Para Ginaldo Moura, pescador artesanal e também um dos jogadores, o jogo reforçou de modo lúdico os conhecimentos compartilhados. “A gente brincou, se divertiu e eu vou levar uma aprendizagem para minha comunidade que vai ajudar na luta por qualidade, por melhorias no meu município e no meu povoado”, explica Ginaldo, morador do povoado Bebedouro, em Pirambu.
O desenvolvimento de metodologias que agregam práticas da Educação Popular, do teatro, da facilitação gráfica, da contação de histórias e da oralidade é um dos pilares do trabalho desenvolvido pelos pesquisadores do OSR. Segundo Iargo Souza, o objetivo é garantir maior participação e o envolvimento mútuo nos processos de aprendizagem. “Os temas que estamos trabalhando nas oficinas são muito espinhosos, são temas extremamente complicados que têm uma linguagem fechada. A nossa ideia então era romper com isso de forma lúdica, utilizando diferentes elementos artísticos e eu acho que tem dado resultado, o pessoal tem gostado bastante e o grau de envolvimento e participação tem sido satisfatório. A equipe tem percebido os resultados e estamos nos dedicando para manter as atividades desta maneira. A nossa intenção é tornar os assuntos leves de uma forma que, ao final, as pessoas possam ter uma compreensão coletiva sobre os temas e que haja um envolvimento mútuo entre as pessoas que estão participando da oficina e a equipe do PEAC”, explica.

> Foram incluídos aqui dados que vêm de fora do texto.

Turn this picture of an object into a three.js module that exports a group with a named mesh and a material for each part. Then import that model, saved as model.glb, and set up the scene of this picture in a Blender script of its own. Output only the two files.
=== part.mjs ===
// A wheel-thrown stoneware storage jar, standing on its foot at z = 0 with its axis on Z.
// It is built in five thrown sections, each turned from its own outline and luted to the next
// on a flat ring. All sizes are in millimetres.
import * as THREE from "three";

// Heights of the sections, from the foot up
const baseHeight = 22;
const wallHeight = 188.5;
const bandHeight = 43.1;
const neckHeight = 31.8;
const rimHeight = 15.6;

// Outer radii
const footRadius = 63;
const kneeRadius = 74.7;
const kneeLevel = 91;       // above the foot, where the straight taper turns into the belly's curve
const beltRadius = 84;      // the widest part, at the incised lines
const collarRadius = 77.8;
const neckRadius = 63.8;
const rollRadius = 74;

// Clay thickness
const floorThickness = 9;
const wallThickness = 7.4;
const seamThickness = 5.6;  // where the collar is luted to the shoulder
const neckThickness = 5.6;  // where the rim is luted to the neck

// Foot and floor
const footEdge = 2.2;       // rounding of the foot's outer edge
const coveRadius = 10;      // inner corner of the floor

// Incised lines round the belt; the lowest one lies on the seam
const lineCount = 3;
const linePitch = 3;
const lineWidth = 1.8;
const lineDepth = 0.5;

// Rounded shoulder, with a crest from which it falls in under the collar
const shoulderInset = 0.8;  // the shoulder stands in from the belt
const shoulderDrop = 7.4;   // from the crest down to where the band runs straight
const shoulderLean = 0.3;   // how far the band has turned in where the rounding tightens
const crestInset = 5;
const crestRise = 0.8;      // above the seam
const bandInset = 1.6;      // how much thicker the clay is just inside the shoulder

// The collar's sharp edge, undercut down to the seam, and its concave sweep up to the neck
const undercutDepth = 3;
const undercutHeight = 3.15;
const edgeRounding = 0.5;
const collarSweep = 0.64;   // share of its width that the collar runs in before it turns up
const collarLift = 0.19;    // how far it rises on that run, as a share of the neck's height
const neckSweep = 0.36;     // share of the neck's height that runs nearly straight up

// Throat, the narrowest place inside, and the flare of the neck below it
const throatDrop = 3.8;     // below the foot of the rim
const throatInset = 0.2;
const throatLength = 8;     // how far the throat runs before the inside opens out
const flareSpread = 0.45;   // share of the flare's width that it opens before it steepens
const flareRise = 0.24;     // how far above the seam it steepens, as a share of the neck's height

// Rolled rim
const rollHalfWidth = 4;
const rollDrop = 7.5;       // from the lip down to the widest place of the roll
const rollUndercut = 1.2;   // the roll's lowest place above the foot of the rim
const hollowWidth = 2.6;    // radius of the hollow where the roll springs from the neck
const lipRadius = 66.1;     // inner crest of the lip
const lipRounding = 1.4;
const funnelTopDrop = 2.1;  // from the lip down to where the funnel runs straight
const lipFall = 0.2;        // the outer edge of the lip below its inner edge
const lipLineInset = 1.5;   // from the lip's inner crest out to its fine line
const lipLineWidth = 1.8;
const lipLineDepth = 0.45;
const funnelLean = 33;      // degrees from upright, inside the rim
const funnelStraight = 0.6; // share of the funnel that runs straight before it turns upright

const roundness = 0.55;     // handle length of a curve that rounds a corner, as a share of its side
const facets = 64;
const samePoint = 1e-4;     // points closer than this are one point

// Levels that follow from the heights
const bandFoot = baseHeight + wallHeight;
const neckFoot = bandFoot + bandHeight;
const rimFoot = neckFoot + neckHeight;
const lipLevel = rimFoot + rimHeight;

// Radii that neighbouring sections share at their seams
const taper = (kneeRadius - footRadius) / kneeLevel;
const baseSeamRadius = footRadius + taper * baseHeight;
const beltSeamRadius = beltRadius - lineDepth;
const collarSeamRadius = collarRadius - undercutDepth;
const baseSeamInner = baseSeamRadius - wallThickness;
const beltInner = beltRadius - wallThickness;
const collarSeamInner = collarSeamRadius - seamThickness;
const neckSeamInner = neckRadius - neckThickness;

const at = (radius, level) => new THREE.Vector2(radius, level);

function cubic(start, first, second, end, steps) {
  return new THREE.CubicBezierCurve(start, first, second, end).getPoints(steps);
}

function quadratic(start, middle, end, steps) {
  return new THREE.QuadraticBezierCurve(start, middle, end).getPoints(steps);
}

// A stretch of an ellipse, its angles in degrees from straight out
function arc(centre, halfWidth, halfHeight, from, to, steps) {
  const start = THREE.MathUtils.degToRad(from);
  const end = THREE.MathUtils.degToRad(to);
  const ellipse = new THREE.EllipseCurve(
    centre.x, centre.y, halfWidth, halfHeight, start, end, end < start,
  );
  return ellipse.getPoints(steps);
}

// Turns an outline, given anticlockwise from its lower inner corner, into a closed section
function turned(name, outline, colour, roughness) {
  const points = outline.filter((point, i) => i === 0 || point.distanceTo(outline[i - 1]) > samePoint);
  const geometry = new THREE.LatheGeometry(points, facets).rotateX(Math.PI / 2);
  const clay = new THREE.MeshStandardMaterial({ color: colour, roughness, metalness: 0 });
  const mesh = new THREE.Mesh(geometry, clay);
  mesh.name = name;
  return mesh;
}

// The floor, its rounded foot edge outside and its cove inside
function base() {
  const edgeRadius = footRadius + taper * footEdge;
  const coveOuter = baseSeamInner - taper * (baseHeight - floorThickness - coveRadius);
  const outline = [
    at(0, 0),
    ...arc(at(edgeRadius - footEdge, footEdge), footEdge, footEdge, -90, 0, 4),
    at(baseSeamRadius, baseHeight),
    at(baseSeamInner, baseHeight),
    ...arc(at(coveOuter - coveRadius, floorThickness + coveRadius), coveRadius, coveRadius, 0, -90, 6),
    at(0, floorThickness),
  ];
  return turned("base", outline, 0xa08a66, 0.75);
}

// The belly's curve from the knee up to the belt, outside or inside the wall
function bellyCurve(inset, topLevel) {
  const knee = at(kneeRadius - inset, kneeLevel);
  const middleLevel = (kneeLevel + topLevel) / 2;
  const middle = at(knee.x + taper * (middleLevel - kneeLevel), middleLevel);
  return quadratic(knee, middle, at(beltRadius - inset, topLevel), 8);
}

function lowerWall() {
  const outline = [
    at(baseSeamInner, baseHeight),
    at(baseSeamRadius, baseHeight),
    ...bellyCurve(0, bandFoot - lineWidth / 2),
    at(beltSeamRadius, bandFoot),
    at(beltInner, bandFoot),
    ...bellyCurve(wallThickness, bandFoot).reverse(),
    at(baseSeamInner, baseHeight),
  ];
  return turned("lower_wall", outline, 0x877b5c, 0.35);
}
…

A oficina de Orçamento Público ocorreu entre os dias 3 e 5 de julho em Aracaju e contou com a participação de cerca de 40 lideranças comunitárias do litoral norte de Sergipe. Ao final da oficina, as lideranças encaminharam propostas que pretendem acompanhar, nos próximos meses, as discussões a respeito do orçamento público estadual.
A realização do PEAC é uma medida de mitigação exigida pelo licenciamento ambiental federal conduzido pelo IBAMA.